Da un autore ai vertici della narrativa poliziesca storica, un omanzo ammirevole di atmosfera e introspezione, ambientato negli anni 30
Il romanzo “Omicidio al civico 7” di Angelo Marenzana è un giallo di ambientazione storica, un genere in cui l’autore si è già cimentato con successo, tanto da poterne essere considerato uno dei migliori esponenti italiani.
Ci troviamo nel pieno dell’Era Fascista, quattordicesimo anno, e l’italia ha appena concluso trionfalmente la campagna di Etiopia.
Alessandria, città natale di Marenzana e sfondo privilegiato della sua narrativa, è come il resto della nazione ai piedi del Duce, orgogliosa ed entusiasta del regime littorio.
Di vero dissenso verso il totalitarismo in camicia nera non si può neanche parlare.
Il protagonista del romanzo, il Commissario Augusto Maria Bendicò è un funzionario di Pubblica Sicurezza fondamentalmente apolitico, ma comunque integrato nel sistema, se non altro per la sua innata fedeltà di servitore della legge.
Bendicò, per la verità, in quel momento è alle prese con problemi privati ed esistenziali soverchianti: da poco è scomparsa la sua amatissima moglie, e sta penando a mantenere acceso dentro di sè l’interesse per la vita.
A tenerlo in piedi ci sarebbe la propensione e la passione per il lavoro di poliziotto, che gli ha guadagnato la stima di colleghi e superiori, ma sta accorgendosi che questo è solo la metà di ciò che gli è sempre stato necessario per realizzarsi, l’altra, il rapporto con la moglie, particolarmente fecondo perché fatto di dialettica tra diversi ed anzi in larga misura opposti, è irrimediabilmente persa.
Così da lunghissimi mesi Bendicò è in preda all’abulia, e l’unico contributo professionale che riesce a offrire è immergersi con pignola meccanicità nella parte burocratica dell’attività di polizia che il regime, nella sua mania di controllo e catalogazione di tutto e tutti, ha sviluppato a dismisura.

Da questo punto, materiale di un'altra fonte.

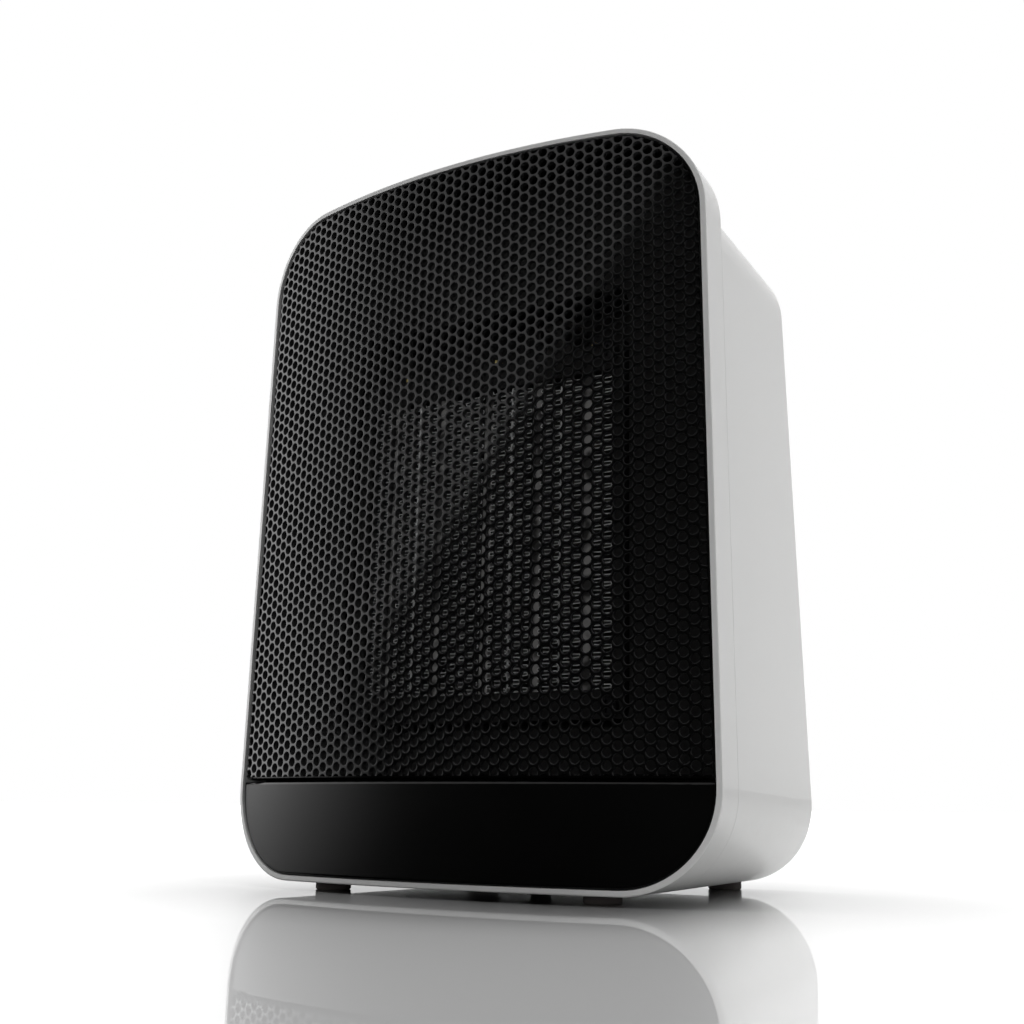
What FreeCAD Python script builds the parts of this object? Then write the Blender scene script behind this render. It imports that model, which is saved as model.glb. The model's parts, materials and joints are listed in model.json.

Se Bendicò non ha deciso di farla finita, è solo perché il filo del dialogo con la moglie Betti in realtà non si è spezzato, e la donna continua a fargli risuonare dentro la propria voce, portatrice di quel punto di vista originale e spiazzante che tanto gli manca.
L’ala della pazzia sta sfiorando la mente di Bendicò, o ha trovato un canale di comunicazione con lo spirito della consorte?
Marenzana porta avanti la storia tra questo equivoco e l’altro leit motiv narrativo del romanzo, ovvero la presenza densa, minuziosa, ammirevolmente precisa della sua città in quel passato lontano, che restituisce al lettore con descrizioni di luoghi e persone così vivide da far dubitare un segreto uso della macchina del tempo.
Ma è solo affetto sconfinato dell’autore per Alessandria, altrettanto inesausto di quello di Bendicò per Betti.
Così inesausto che la vicenda ha la sua svolta quando, pur riluttante, il Commissario accetta di dedicarsi, dopo tanto tempo, a una indagine vera, ben diversa dal giro ossessivo di scartoffie in cui si è autorecluso.
Qualcuno ha ucciso, in modo impietoso e crudele, una giovane promessa locale del bel canto, così bella, oltre che talentuosa, da aver attirato su di sé l’interesse di molti pretendenti, non solo tra gli appassionati della lirica ma anche tra notabili, professionisti e faccendieri locali.
Addirittura sembrerebbe che l’omicidio della ragazza possa aver a che fare con oscure trame politico-affaristiche, pericolose perché il regime reclama, e particolarmente in quel periodo di gloria militare, la propria assoluta purezza nella gestone della cosa pubblica.
Così Bendicò torna ad essere un investigatore, ma nell’unico modo in cui gli sarebbe possibile in quella fase esistenziale, ovvero diventando una coppia investigativa.
A dargli la motivazione e l’energia per dimostrare a se stesso di poter tornare quello di prima, è l’accompagnamento lungo l’indagine da parte della voce di Betti che, come se fosse davvero al suo fianco, lo incoraggia e supporta con osservazioni, pareri e critiche, indispensabile controcanto che, per quanto sia assurdo, non viene da lui, ma proprio da lei.